PM Modi spoke of the need for youth to become job creators rather than job seekers.

Finance Minister Arun Jaitley in his address, highlighted the need for government to act as facilitator rather than regulator, if the Start-up India initiative were to be a success. He re-affirmed the government’s commitment to minimize interference from government officials and announced a ‘Self Certification’ compliance system pertaining to 9 environment and labour laws, along with no labour inspections for the first 3 years, all of which are aimed towards minimal government interaction.

To further support the initiative, the government has offered various incentives by way of income tax exemption for the first 3 years along with exemption from Capital Gains tax.

Masayoshi Son, the Japanese billionaire investor and co-founder of SoftBank, re-iterated his commitment to the India Start-up story. He said that his firm had already invested $2 billion in Start-ups in India and he was open to making further investments going forward.
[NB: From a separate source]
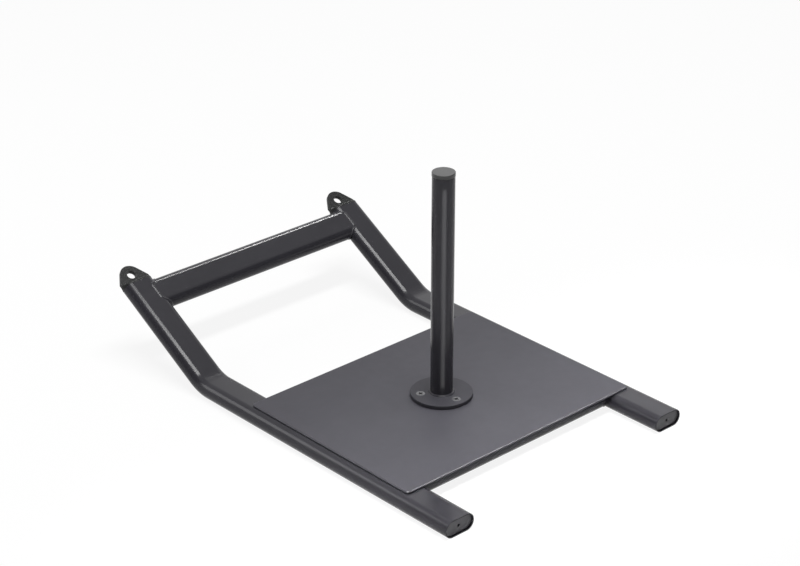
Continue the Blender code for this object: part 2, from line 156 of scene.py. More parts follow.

He spoke of India’s strengths in having a young English speaking population that was highly educated and skilled, low cost of labour, and wide adoption of technology, as some of the reasons why India is a preferred destination for investors.

Travis Kalanick, founder of the most valued Start-up, Uber, spoke of how those entrepreneurs who create magic see the future long before anyone else and gave Steve Jobs’ example of how he visualized the product and opportunity far ahead of everyone else.

Co-founder of the Pentium Chip, Vinod Dham, highlighted the need for the government to have friendly and supportive policies towards Start-ups.

Kanwal Rekhi of Inventus Capital highlighted tax sops given to investment from Mauritius, but not to those from the U.S. He said that several American firms were forced to invest through Mauritius when they would prefer direct investments.

Venktesh Shukla, President TIE Silicon Valley Association, spoke of the need for the government to make entry and exit easy for Start-ups.